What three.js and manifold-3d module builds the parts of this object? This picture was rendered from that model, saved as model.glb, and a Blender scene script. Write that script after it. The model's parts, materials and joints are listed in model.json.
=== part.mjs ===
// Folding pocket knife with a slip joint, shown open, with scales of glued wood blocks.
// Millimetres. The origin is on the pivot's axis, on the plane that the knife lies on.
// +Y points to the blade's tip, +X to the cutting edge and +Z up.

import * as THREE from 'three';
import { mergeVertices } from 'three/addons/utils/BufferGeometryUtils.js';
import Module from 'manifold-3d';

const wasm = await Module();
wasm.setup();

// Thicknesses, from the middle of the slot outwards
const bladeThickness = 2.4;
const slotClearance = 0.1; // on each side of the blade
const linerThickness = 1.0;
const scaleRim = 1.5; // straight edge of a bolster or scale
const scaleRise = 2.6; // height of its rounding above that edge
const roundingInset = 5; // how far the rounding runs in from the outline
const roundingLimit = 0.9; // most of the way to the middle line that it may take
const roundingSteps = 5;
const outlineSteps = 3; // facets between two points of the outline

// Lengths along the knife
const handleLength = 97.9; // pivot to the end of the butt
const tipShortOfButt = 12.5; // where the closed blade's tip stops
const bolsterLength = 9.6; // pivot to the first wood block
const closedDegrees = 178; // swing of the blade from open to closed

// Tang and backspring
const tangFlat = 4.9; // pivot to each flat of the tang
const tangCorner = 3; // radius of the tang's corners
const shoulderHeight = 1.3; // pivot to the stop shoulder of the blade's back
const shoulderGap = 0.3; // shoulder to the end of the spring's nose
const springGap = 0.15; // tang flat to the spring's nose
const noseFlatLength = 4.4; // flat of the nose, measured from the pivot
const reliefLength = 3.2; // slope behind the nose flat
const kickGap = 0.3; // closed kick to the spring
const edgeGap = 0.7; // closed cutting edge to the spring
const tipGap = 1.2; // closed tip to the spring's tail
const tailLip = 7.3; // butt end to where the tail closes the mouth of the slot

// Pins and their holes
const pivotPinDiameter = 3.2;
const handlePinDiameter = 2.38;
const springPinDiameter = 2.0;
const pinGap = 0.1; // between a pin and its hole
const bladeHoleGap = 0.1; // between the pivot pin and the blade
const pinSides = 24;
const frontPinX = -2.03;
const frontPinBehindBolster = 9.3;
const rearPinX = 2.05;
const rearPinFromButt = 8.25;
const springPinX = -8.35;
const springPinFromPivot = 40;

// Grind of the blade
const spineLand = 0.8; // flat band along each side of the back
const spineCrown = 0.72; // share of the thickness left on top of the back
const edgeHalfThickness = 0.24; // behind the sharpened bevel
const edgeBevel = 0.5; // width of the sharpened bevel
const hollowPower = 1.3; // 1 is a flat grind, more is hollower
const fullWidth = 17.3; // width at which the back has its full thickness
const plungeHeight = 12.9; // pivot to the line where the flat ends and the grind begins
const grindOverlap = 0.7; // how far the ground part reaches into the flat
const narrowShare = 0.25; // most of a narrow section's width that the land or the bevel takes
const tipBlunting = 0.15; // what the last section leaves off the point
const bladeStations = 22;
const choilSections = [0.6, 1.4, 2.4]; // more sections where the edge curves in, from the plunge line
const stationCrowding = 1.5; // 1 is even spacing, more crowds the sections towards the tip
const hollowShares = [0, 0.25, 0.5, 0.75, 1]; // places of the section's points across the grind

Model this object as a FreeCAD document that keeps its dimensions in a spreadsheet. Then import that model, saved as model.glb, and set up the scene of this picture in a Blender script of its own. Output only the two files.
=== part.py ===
------------------------------------------------------------
_Task to complete_:
Retype each record exactly, leaving nothing out.

_Exercise result_:
What three.js and manifold-3d module builds the parts of this object? This picture was rendered from that model, saved as model.glb, and a Blender scene script. Write that script after it. The model's parts, materials and joints are listed in model.json.
=== part.mjs ===
// Folding pocket knife with a slip joint, shown open, with scales of glued wood blocks.
// Millimetres. The origin is on the pivot's axis, on the plane that the knife lies on.
// +Y points to the blade's tip, +X to the cutting edge and +Z up.

import * as THREE from 'three';
import { mergeVertices } from 'three/addons/utils/BufferGeometryUtils.js';
import Module from 'manifold-3d';

const wasm = await Module();
wasm.setup();

// Thicknesses, from the middle of the slot outwards
const bladeThickness = 2.4;
const slotClearance = 0.1; // on each side of the blade
const linerThickness = 1.0;
const scaleRim = 1.5; // straight edge of a bolster or scale
const scaleRise = 2.6; // height of its rounding above that edge
const roundingInset = 5; // how far the rounding runs in from the outline
const roundingLimit = 0.9; // most of the way to the middle line that it may take
const roundingSteps = 5;
const outlineSteps = 3; // facets between two points of the outline

// Lengths along the knife
const handleLength = 97.9; // pivot to the end of the butt
const tipShortOfButt = 12.5; // where the closed blade's tip stops
const bolsterLength = 9.6; // pivot to the first wood block
const closedDegrees = 178; // swing of the blade from open to closed

// Tang and backspring
const tangFlat = 4.9; // pivot to each flat of the tang
const tangCorner = 3; // radius of the tang's corners
const shoulderHeight = 1.3; // pivot to the stop shoulder of the blade's back
const shoulderGap = 0.3; // shoulder to the end of the spring's nose
const springGap = 0.15; // tang flat to the spring's nose
const noseFlatLength = 4.4; // flat of the nose, measured from the pivot
const reliefLength = 3.2; // slope behind the nose flat
const kickGap = 0.3; // closed kick to the spring
const edgeGap = 0.7; // closed cutting edge to the spring
const tipGap = 1.2; // closed tip to the spring's tail
const tailLip = 7.3; // butt end to where the tail closes the mouth of the slot

// Pins and their holes
const pivotPinDiameter = 3.2;
const handlePinDiameter = 2.38;
const springPinDiameter = 2.0;
const pinGap = 0.1; // between a pin and its hole
const bladeHoleGap = 0.1; // between the pivot pin and the blade
const pinSides = 24;
const frontPinX = -2.03;
const frontPinBehindBolster = 9.3;
const rearPinX = 2.05;
const rearPinFromButt = 8.25;
const springPinX = -8.35;
const springPinFromPivot = 40;

// Grind of the blade
const spineLand = 0.8; // flat band along each side of the back
const spineCrown = 0.72; // share of the thickness left on top of the back
const edgeHalfThickness = 0.24; // behind the sharpened bevel
const edgeBevel = 0.5; // width of the sharpened bevel
const hollowPower = 1.3; // 1 is a flat grind, more is hollower
const fullWidth = 17.3; // width at which the back has its full thickness
const plungeHeight = 12.9; // pivot to the line where the flat ends and the grind begins
const grindOverlap = 0.7; // how far the ground part reaches into the flat
const narrowShare = 0.25; // most of a narrow section's width that the land or the bevel takes
const tipBlunting = 0.15; // what the last section leaves off the point
const bladeStations = 22;
const choilSections = [0.6, 1.4, 2.4]; // more sections where the edge curves in, from the plunge line
const stationCrowding = 1.5; // 1 is even spacing, more crowds the sections towards the tip
const hollowShares = [0, 0.25, 0.5, 0.75, 1]; // places of the section's points across the grind

Model this object as a FreeCAD document that keeps its dimensions in a spreadsheet. Then import that model, saved as model.glb, and set up the scene of this picture in a Blender script of its own. Output only the two files.
=== part.py ===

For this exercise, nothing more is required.